Example: weekly forecast review

A short weekly comparison of forecast versus actual demand often reveals systematic bias. Promotions may be underestimated or slowdowns detected too late; correcting these patterns yields more value than chasing marginal accuracy gains.

The executive role in predictive demand forecasting

Executives determine whether forecasting becomes a source of confidence or anxiety. When leaders treat forecasts as commitments to defend, teams hide uncertainty; when leaders reward early signal detection and flexible response, predictive analytics becomes a source of optionality rather than blame.

The executive mandate is not perfect forecasts, but earlier ones.

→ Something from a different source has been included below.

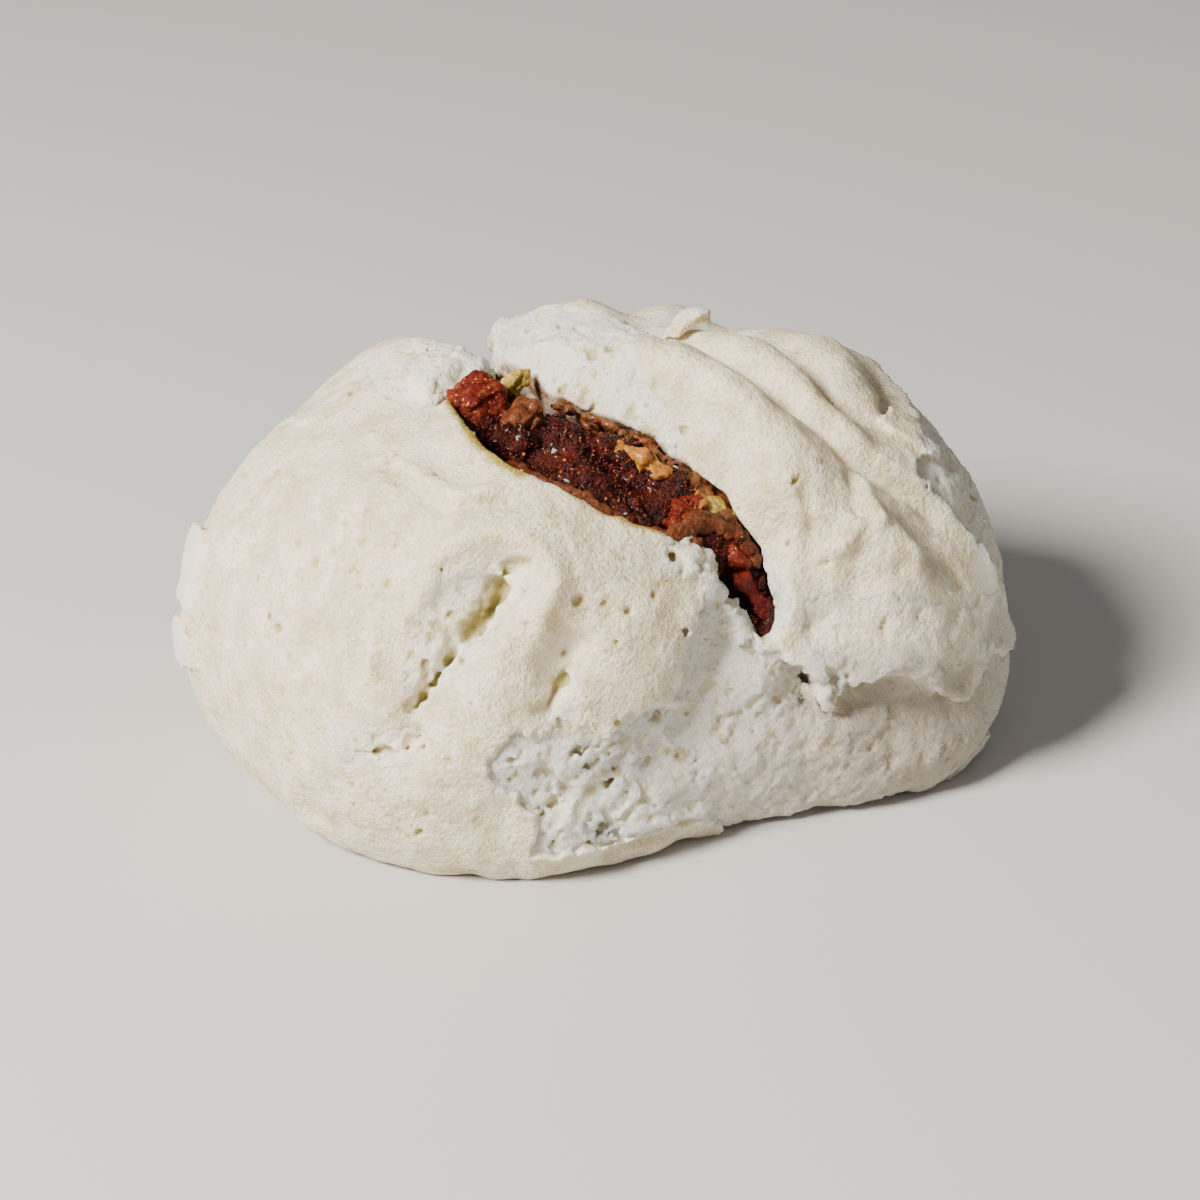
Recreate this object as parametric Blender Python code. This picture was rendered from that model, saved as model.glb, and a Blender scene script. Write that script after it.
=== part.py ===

Earlier signals preserve choice, and preserved choice is the real economic value of predictive analytics.

FAQ

How mature does our data need to be to start?
Less mature than most teams assume; consistency and timing matter more than completeness.

How accurate do forecasts need to be?
Accurate enough to move decisions earlier; lead time beats precision.

Should forecasting be centralized or decentralized?
Signals should be centralized, while interpretation and response remain close to operations.

How quickly should we expect results?
Many teams see benefits within one or two planning cycles once forecasts influence workflows.

What is the biggest risk to avoid?
Treating predictive analytics as reporting instead of as a management discipline.